This was the baseline I trained on. (after feature engineering).

I begin by training Decision Tree Regressor on a subset of 600k rows with specific parameters, establishing a baseline model. This baseline serves as a comparison point, allowing me to evaluate how each hyperparameter tuning experiment impacts performance, either increasing or decreasing metrics relative to the baseline. The initial 600k subset is thus used specifically for benchmarking improvements.

In [None]:
from pyspark.ml.regression import DecisionTreeRegressor
from pyspark.ml.evaluation import RegressionEvaluator
import time
import warnings
from tqdm import tqdm
from pyspark.ml.feature import StringIndexer, VectorAssembler, StandardScaler, OneHotEncoder
from pyspark.ml import Pipeline
from pyspark.sql.functions import mean as sql_mean
import pyspark.sql.functions as F

# Ignore warnings
warnings.filterwarnings('ignore')

# Starting to track overall runtime
start_time = time.time()

with tqdm(total=6, desc="Processing and Training") as pbar:

    df_sample = df.sample(fraction=0.2, seed=42)  # Random sampling 20% of the data
    pbar.update(1)

    # Handling categorical columns
    cat_columns = [field for (field, dtype) in df_sample.dtypes if dtype == "string"]
    stages = []
    for col_name in cat_columns:
        indexer = StringIndexer(inputCol=col_name, outputCol=f"{col_name}_indexed", handleInvalid="keep")
        encoder = OneHotEncoder(inputCol=f"{col_name}_indexed", outputCol=f"{col_name}_encoded")
        stages += [indexer, encoder]
    pbar.update(1)

    # Converting 'franchise_dealer' to numeric
    df_sample = df_sample.withColumn("franchise_dealer", F.col("franchise_dealer").cast("int"))

    # Assembling features
    num_columns = [col for col in df_sample.columns if col != 'price' and col not in cat_columns]
    encoded_columns = [f"{col}_encoded" for col in cat_columns]
    feature_columns = num_columns + encoded_columns
    assembler = VectorAssembler(inputCols=feature_columns, outputCol="features")
    stages += [assembler]
    pbar.update(1)

    # Adding scaling to the pipeline
    scaler = StandardScaler(inputCol="features", outputCol="scaled_features", withMean=True, withStd=True)
    stages += [scaler]

    # Creating and applying the pipeline
    pipeline = Pipeline(stages=stages)
    pipeline_model = pipeline.fit(df_sample)
    df_sample = pipeline_model.transform(df_sample)
    pbar.update(1)

    # Splitting the data
    train_df, test_df = df_sample.randomSplit([0.8, 0.2], seed=42)
    pbar.update(1)

    # Training Decision Tree Regressor model
    dt = DecisionTreeRegressor(
    featuresCol="scaled_features",
    labelCol="price",
    maxDepth=15,
    maxBins=128,
    minInstancesPerNode=5,
    minInfoGain=0.01,
    seed=42
    )

    model = dt.fit(train_df)
    pbar.update(1)


# Making predictions
predictions = model.transform(test_df)

# Evaluating the model
evaluator = RegressionEvaluator(labelCol="price", predictionCol="prediction", metricName="r2")
r2 = evaluator.evaluate(predictions)

# Displaying results
print(f"\nTrain size: {train_df.count():,} samples")
print(f"Test size: {test_df.count():,} samples")

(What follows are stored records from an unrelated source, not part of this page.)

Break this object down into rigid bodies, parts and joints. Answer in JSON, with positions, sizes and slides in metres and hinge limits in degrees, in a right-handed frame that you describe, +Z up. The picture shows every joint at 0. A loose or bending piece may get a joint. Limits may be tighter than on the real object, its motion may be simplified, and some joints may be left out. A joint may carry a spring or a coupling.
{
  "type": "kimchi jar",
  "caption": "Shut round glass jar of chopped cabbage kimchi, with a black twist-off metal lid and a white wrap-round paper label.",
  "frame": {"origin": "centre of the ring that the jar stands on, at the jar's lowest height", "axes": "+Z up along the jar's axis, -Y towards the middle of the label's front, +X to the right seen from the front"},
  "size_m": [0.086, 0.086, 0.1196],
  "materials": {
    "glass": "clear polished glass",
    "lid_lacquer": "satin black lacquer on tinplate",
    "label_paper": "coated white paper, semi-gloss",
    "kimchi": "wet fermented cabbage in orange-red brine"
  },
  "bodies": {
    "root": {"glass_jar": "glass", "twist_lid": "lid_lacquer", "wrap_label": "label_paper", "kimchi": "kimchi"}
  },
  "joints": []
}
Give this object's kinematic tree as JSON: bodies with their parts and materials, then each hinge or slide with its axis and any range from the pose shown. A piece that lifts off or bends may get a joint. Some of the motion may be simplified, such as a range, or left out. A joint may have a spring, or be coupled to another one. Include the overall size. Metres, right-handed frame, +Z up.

# Multiplying R-Squared by 100 for percentage calculation
print(f"\n\nR-Squared Score (Accuracy): {r2 * 100:.2f}%")

# Calculating total runtime
end_time = time.time()
total_runtime = (end_time - start_time) / 60
print(f"\nOverall runtime: {round(total_runtime)} minutes.")

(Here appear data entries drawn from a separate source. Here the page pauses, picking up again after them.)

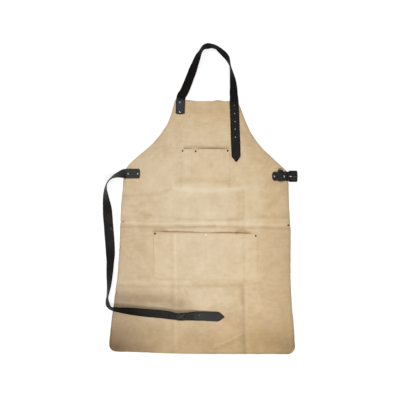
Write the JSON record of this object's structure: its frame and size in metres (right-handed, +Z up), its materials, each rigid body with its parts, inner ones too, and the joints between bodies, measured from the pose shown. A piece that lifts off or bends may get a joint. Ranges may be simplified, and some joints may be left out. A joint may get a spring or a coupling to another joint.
{
  "type": "leather blacksmith apron",
  "caption": "Bib apron of pale split leather laid flat, with chest and lower pockets, black riveted neck and waist straps and an open frame buckle at the waist.",
  "frame": {"origin": "centre of the bounding box, on the surface that the apron lies on", "axes": "+X across the apron towards its buckle, +Y from the hem towards the bib and neck strap, +Z up out of the face"},
  "size_m": [0.69, 1.1042, 0.034],
  "materials": {
    "suede": "matt split leather",
    "pocket_suede": "matt split leather",
    "strap_leather": "waxed black strap leather",
    "buckle_leather": "waxed black strap leather",
    "black_steel": "black coated steel",
    "bright_steel": "worn nickel",
    "rivet_metal": "dull nickel",
    "dark_rivet_metal": "darkened nickel"
  },
  "bodies": {
    "apron": {"apron_body": "suede", "chest_pocket": "pocket_suede", "lower_pocket": "pocket_suede", "neck_strap": "strap_leather", "waist_strap": "strap_leather", "buckle_strap": "buckle_leather", "buckle_guard": "buckle_leather", "keeper_loop": "buckle_leather", "neck_rivet_lower": "rivet_metal", "neck_rivet_upper": "rivet_metal", "waist_rivet_inner": "rivet_metal", "waist_rivet_outer": "rivet_metal", "buckle_rivet_inner": "rivet_metal", "buckle_rivet_outer": "rivet_metal", "chest_pocket_rivet_left": "dark_rivet_metal", "chest_pocket_rivet_middle": "dark_rivet_metal", "chest_pocket_rivet_right": "dark_rivet_metal", "lower_pocket_rivet_left": "dark_rivet_metal", "lower_pocket_rivet_middle": "rivet_metal", "lower_pocket_rivet_right": "dark_rivet_metal", "edge_rivet": "dark_rivet_metal"},
    "frame": {"buckle_frame": "black_steel"},
    "tongue": {"buckle_tongue": "bright_steel"}
  },
  "joints": [
    {"name": "frame_swing", "type": "hinge", "parent": "apron", "child": "frame", "pos_m": [0.31349, 0.07895, 0.00911], "axis": [0, -1, 0], "range_deg": [0, 90]},
    {"name": "tongue_swing", "type": "hinge", "parent": "frame", "child": "tongue", "pos_m": [0.31349, 0.07895, 0.00911], "axis": [0, -1, 0], "range_deg": [0, 60]}
  ]
}
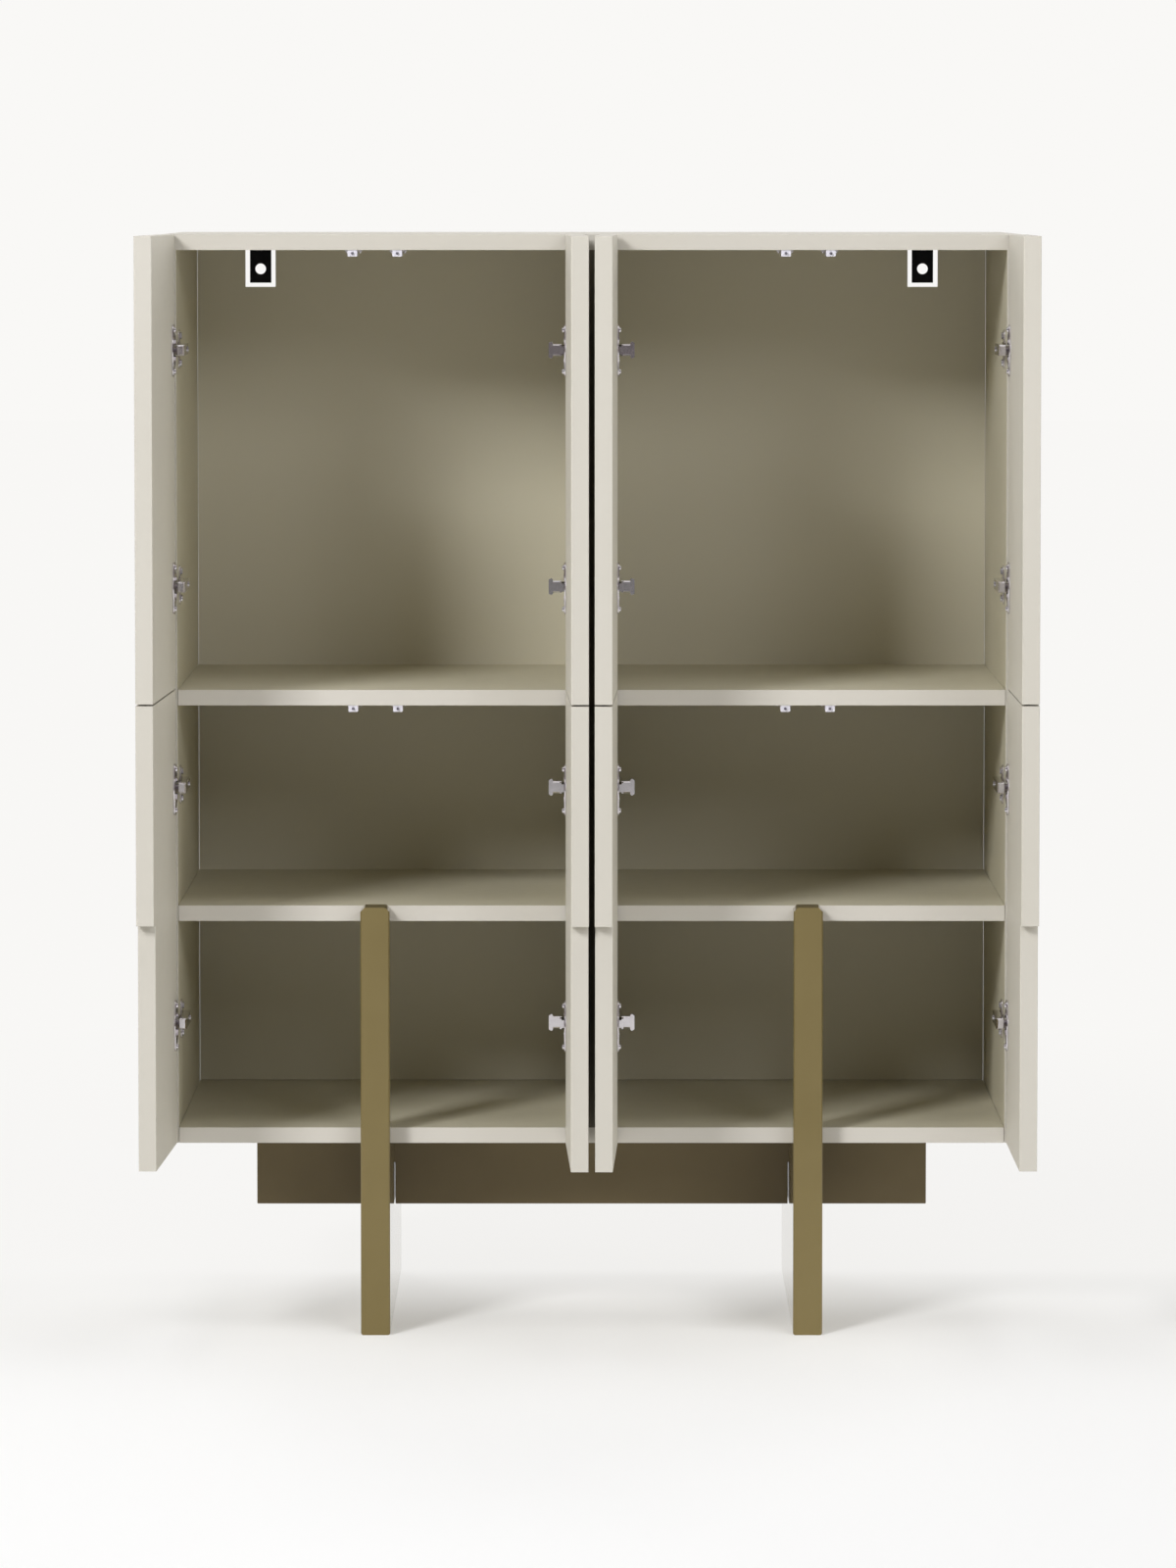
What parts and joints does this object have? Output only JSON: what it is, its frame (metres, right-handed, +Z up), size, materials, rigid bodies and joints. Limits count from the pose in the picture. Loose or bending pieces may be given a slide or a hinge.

Processing and Training: 100%|██████████| 6/6 [1:06:35<00:00, 665.95s/it]

Train size: 480,411 samples
Test size: 120,366 samples


R-Squared Score (Accuracy): 88.38%


Overall runtime: 77 minutes.


In [None]:
# Calculating additional metrics
mae_evaluator = RegressionEvaluator(labelCol="price", predictionCol="prediction", metricName="mae")
mae = mae_evaluator.evaluate(predictions)

mse_evaluator = RegressionEvaluator(labelCol="price", predictionCol="prediction", metricName="mse")
mse = mse_evaluator.evaluate(predictions)

rmse_evaluator = RegressionEvaluator(labelCol="price", predictionCol="prediction", metricName="rmse")
rmse = rmse_evaluator.evaluate(predictions)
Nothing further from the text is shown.